Truth is, I always found my parents’ label odd because, generally speaking, what I was reading wasn’t particularly funny, witty, laugh-inducing or otherwise. In fact, to my tender young sensibilities, it was quiet the opposite. Comics were drama. Important drama. There was nothing funny about The Amazing Spider-Man facing off with both the Lizard and Stregron. Dual reptilian baddies out to defeat ol’ webhead himself? Where’s the humor in that? And there was nothing funny about the Fantastic Four and their repeated battles with Doctor Doom. We’re talking Doom here, folks. Dude was (and is still) after world domination. Again, these comics were serious business. Lives were at stake and the fate of the world was hanging in the balance. I wasn’t laughing. “Keep your dated terminology to yourselves!“ is what I would have said if my younger self were a bit more clever and better with words. Instead, I just ignored the geezers, kept my head down and continued reading my decidedly serious comics.

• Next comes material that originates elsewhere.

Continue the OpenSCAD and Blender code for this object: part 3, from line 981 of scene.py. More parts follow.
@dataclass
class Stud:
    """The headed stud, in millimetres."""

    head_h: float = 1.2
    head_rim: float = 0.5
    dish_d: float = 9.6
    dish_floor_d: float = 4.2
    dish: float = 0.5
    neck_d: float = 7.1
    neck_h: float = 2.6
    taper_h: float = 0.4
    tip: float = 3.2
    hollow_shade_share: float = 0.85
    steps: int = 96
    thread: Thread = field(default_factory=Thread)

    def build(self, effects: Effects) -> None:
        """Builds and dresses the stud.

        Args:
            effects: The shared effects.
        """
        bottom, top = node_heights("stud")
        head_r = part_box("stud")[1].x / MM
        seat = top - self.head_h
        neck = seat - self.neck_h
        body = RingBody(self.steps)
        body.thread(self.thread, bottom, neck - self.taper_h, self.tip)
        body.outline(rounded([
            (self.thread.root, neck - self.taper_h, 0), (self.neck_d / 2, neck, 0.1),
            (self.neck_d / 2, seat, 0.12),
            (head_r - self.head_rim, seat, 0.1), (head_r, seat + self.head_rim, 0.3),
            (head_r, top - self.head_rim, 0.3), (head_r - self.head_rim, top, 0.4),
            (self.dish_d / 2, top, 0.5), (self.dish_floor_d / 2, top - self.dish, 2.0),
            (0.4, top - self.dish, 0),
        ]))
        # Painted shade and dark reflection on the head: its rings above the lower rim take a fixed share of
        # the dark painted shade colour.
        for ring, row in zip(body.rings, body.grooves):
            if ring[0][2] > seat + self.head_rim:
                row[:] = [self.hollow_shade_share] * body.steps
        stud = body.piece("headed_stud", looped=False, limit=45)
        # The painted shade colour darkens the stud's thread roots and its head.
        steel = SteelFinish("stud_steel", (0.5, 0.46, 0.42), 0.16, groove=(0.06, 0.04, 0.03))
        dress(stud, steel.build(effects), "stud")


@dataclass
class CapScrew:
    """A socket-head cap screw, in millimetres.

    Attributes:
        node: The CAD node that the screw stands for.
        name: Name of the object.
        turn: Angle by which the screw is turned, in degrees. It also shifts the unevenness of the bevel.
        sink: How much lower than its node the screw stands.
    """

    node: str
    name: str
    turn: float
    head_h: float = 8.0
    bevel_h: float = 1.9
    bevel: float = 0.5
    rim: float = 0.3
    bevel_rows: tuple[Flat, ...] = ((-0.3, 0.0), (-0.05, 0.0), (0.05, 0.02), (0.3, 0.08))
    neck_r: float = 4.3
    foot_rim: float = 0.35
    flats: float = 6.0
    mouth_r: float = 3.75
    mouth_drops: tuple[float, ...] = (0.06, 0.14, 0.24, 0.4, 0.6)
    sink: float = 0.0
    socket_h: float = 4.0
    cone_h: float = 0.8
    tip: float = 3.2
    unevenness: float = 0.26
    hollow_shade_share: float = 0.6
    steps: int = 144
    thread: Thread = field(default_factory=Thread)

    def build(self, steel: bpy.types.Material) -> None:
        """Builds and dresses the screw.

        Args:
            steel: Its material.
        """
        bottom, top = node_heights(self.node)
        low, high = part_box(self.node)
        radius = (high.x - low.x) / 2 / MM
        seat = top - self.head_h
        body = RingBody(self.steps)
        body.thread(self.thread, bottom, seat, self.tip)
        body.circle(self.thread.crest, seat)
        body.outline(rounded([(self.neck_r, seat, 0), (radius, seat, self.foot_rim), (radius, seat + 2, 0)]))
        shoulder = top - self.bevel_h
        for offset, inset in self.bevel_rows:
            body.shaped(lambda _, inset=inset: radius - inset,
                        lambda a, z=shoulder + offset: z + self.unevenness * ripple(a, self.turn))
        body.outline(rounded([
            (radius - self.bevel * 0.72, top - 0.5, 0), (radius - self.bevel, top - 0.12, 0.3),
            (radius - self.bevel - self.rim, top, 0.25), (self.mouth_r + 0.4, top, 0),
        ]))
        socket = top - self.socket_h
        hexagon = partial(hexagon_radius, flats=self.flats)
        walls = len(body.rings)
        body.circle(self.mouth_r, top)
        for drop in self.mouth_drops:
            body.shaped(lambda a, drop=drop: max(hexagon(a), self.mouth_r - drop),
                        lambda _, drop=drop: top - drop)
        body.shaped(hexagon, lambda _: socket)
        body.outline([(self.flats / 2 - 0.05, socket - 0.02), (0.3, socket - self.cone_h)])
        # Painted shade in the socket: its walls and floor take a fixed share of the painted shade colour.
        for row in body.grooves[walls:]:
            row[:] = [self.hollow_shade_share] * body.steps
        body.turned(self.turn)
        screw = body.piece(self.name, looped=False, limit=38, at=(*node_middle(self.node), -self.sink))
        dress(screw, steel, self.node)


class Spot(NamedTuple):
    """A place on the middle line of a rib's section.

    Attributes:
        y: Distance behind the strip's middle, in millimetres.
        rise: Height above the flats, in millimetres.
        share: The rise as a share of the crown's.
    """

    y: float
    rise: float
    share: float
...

But the echo of the term “funny books” still rings in my mind today and I find myself thinking about the notion of comics and their ability to make us laugh. Truth is, it’s very rare to find a comic that can bring me to laughter these days. I’m a tough crowd, admittedly, but generally speaking, today’s books seem to be geared for a much darker, more serious-minded experience. I’m okay with that. I like that most of the time. The Dark Knight Returns changed everything. I get it. With obvious exceptions, comics are drama if not melodrama most of the time. They are geek-friendly soap operas without a whole lot of room for “bits” and belly laughs. And while Spider-Man still cracks wise in the heat of battle and writers still manage to sneak in the occasional inside joke into the action, the core experience of reading the typical Marvel or DC comic these days is one that is earnest, fairly serious and supremely lacking in the levity seen in what some might describe as “simpler times.” So what happened to the funny?
There was a time when comic publishers (Marvels most notably) were willing to be a bit more playful. The issue of Avengers featuring Dave Letterman comes to mind. Or the Marvel Team-Up that brings together Spider-Man and Saturday Night Live’s Not Ready for Prime Time Players. What If…? #11, the one with the silly plot involving the familiar faces of Marvel’s legendary bullpen is another example. These books were of a time when the folks making the decisions were willing to try something different, to lighten things up a bit and to be silly. Not a lot of pure silliness going on these days. They also worked because they brought real life people into a fictional comic book world. I suppose there are certainly humorous books out there. The Goon comes to mind as a book that manages to deliver both humor and pathos in a balanced manner. Posehn and Duggan are doing something right, too, as Deadpool for once is actually bringing a smile to my face. One could argue that events like Marvel Apes and Marvel Zombies were essentially attempts to take familiar Marvel faces and offer them up in a slightly less serious manner. Can’t say that they made me laugh a whole lot, but I applaud that willingness to take serious characters and do something at least conceptually playful with them.
The track record for genuinely funny comics in past decades isn’t all that strong, truth be told. The original Howard the Duck was essentially a comedic spin on the superhero genre, but even that book was more about oddness and absurdity than conventional comedy. I managed to read through some issues of Marvel’s Not Brand Echh series from 1967-69 recently. For those who don’t know, this was essentially Marvel’s answer to Mad Magazine, complete with an Alfred E. Newman knockoff by the name of Forbush Man. And for the most part, the humor is sophomoric and silly, perhaps by design. But the real problem with Not Brand Echh (and the series only ran 13 issues) is the fact that the whole premise is based on making fun of the characters you know and love. The Silver Surfer becomes the “Silver Burper,” for example. And the book’s goofy version of the Fantastic Four are dubbed “The Fantastical Four.” Comedy gold this is not.
But there’s something other than just the groan-inducing comedic style. Sure the books were rife with bad puns, but it was a golden time for bad puns. People were making bad puns left and right. It was part of the zeitgeist. No, I think the real reason something like “Echh” didn’t work was that people don’t really like to poke fun at their heroes. After all, they’re…well…heroes. They’re supposed to be beyond the reach of being roasted. We like to see the humanity in our heroes, the faults the foibles, but we ultimately want to identify with them, not make fun of them. Aquaman may be the one exception to the rule. Let’s face it, it’s sort of enjoyable to poke fun at a guy whose core power is the ability to chat with clams.
Can superhero comics be genuinely funny? I have my doubts. I’ll be the first to admit that comics elicit a lot of emotions in me when I read them, but genuine laughter is probably the least common of those emotions. Simply put, comics don’t really seem to do funny all that well. What comics have you read that made you laugh? What’s the funniest comic you ever read? Let us discuss. Let us laugh. Let us analyze these so-called “funny” books.